Pinnacle Media, LLC, seeks a declaration that a change in the zoning ordinance of the City of Indianapolis concerning billboard location permits is not applicable to its plan to erect 10 billboards in Indianapolis. Because no construction or other work that gave Pinnacle a vested interest in the billboard project had begun on the billboards at the time of the ordinance change, the ordinance change did apply to the 10 billboards.

Background

Pinnacle Media, LLC, erects and leases advertising billboards.
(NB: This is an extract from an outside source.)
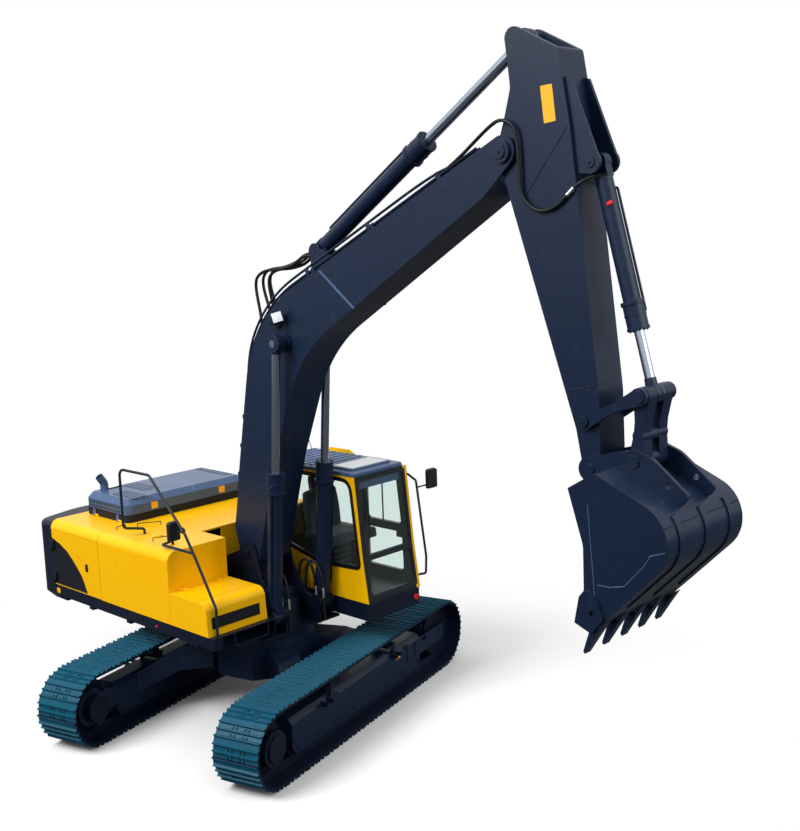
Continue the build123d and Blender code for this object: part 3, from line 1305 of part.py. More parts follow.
# Corners of the boom's side: along, up, radius
BOOM_CORNERS = (
    (-130, 130, 0),
    (20, 375, 60),
    (2383, 1727, 1650),
    (BOOM_LENGTH + 60, 137, 0),
    (BOOM_LENGTH - 26, -149, 0),
    (5700, -103, 400),
    (2640, 851, 1800),
    (1300, 389, 1500),
    (80, -172, 0),
)
FORK_START = BOOM_LENGTH - FORK_DEPTH

# Boom: a box girder of side plates between top and bottom flanges
with BuildPart() as boom:
    with BuildSketch(BOOM):
        make_face(rounded(BOOM_CORNERS))
        Circle(FOOT_RADIUS)
        with Locations((BOOM_LENGTH, 0)):
            Circle(TIP_RADIUS)
    extrude(amount=BOOM_WIDTH / 2, both=True)
    with BuildSketch(BOOM):
        make_face(rounded(inset(BOOM_CORNERS, BOOM_PLATE)))
        with Locations(((FOOT_RADIUS + FORK_START) / 2 + 15, 700)):
            Rectangle(FORK_START - FOOT_RADIUS - 80, 2400, mode=Mode.INTERSECT)
    extrude(amount=BOOM_WIDTH / 2 - BOOM_PLATE, both=True, mode=Mode.SUBTRACT)
    with BuildSketch(BOOM):
        Circle(PIN_RADIUS + PIN_RUN + 40)
    extrude(amount=BOOM_WIDTH / 2, both=True)
    with BuildSketch(BOOM):
        with Locations(BOOM_ROD_PIN):
            Circle(115)
    extrude(amount=BOOM_WIDTH / 2 + 40, both=True)
    for hand in (-1, 1):
        with BuildSketch(BOOM.offset(hand * (BOOM_LUG_Y + BOOM_LUG / 2))):
            with BuildLine():
                Polyline((3330, 1320), (3520, 1530), (3685, 1450), (3770, 1140), close=True)
            make_face()
            with Locations(ARM_BASE_PIN):
                Circle(95)
        extrude(amount=BOOM_LUG / 2, both=True)
    with BuildSketch(BOOM):
        with Locations(ARM_BASE_PIN):
            Circle(PIN_RADIUS)
    extrude(amount=BOOM_LUG_Y + 5, both=True)
    with BuildSketch(BOOM):
        with Locations((BOOM_LENGTH - FORK_DEPTH / 2 + TIP_RADIUS / 2 + 20, 0)):
            Rectangle(FORK_DEPTH + TIP_RADIUS + 40, 1200)
    extrude(amount=ARM_WIDTH / 2 + RUN, both=True, mode=Mode.SUBTRACT)
    for hand in (-1, 1):
        with BuildSketch(BOOM.offset(hand * (ARM_WIDTH / 2 + RUN))):
            with Locations((BOOM_LENGTH, 0)):
                Circle(110)
        extrude(amount=hand * (BOOM_WIDTH / 2 - ARM_WIDTH / 2 - RUN + 35))
    with BuildSketch(BOOM):
        with Locations((BOOM_LENGTH, 0)):
            Circle(PIN_RADIUS + 5)
    extrude(amount=BOOM_WIDTH / 2, both=True)
    with BuildSketch(BOOM):
        Circle(PIN_RADIUS + PIN_RUN)
    extrude(amount=BOOM_WIDTH, both=True, mode=Mode.SUBTRACT)
save(boom.part, "boom", NAVY)


# Pressure pipes along the boom's top, with their clamps, and the work lamp on its side
PIPE_RADIUS = 14.0
PIPE_RISE = 45.0
PIPE_ROWS = (-205.0, -150.0, 150.0, 205.0)
PIPE_START = 520.0
PIPE_END = 330.0
CLAMP_PLACES = (0.16, 0.5, 0.84)
CLAMP = 50.0
LAMP = (2660.0, 1330.0)
PIPE_BEND = inset(BOOM_CORNERS, -PIPE_RISE)[1:4]
TOP_BEND = inset(BOOM_CORNERS, -SEAT)[1:4]


def along_top(corners, place, rear):
    """Point on the rear or front straight of the boom's top at a share of its length, and its angle."""
    a, b = (corners[0], corners[1]) if rear else (corners[1], corners[2])
    length, angle = span(a, b)
    distance = PIPE_START + place * (length - 700) if rear else 700 + place * (length - 700 - PIPE_END)
    return (a[0] + distance * cos(radians(angle)), a[1] + distance * sin(radians(angle))), angle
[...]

In July, 1999, after some period of discussion, the City of Indianapolis advised Pinnacle in writing that the City's billboard location permit regulation did not apply with respect to billboards proposed to be erected in interstate highway rights-of-way because those rights-of-way were not covered by the City's zoning ordinance.

Pinnacle thereupon embarked on a plan to erect billboards without applying to the City for a permit. Its plan consisted of three steps. First, it would lease land for this purpose from Hoosier Heritage Port Authority, an entity that owned abandoned railroad rights-of-way at points where the abandoned railroad rights-of-way intersected with or were otherwise coextensive with interstate highway rights-of-way. Second, it would seek permits from State government, specifically, the Indiana Department of Transportation ("INDOT"), which is responsible for interstate highways. Third, it would erect the billboards without seeking any approval from the City. Following this plan, Pinnacle erected two billboards in 1999, after leasing rights-of-way and obtaining INDOT permits.

Shortly thereafter, Pinnacle initiated efforts to erect 15 additional billboards by securing additional leases and submitting additional applications to INDOT. The last of these applications was submitted on April 19, 2000. A period of negotiation with the State followed during which INDOT initially denied all 15 of the applications. Pinnacle appealed the denials and ultimately entered into a settlement with the State. Well over a year later, on June 18, 2001, INDOT approved 10 of the applications and Pinnacle abandoned its request for the other five in accordance with the settlement.

Meanwhile, following the erection of the two initial billboards, the City re-examined its policy in respect of excluding interstate highway rights-of-way from the coverage of its zoning ordinance. On April 26, 2000, the City officially proposed an amendment to this effect to its zoning ordinance. Pinnacle and other interested parties received notice of the proposed amendment on April 28, and were given the opportunity to appear at a public hearing on the matter on May 17. On July 10, 2000, the City-County Council enacted into law an amendment to the zoning ordinance, assigning zoning classifications to the previously un-zoned land occupied by interstate highways. Indianapolis/Marion County Rev.Code §§ 730-100 through -103. This had the effect of making the City's billboard location permit applicable to billboards proposed to be erected in interstate highway rights-of-way.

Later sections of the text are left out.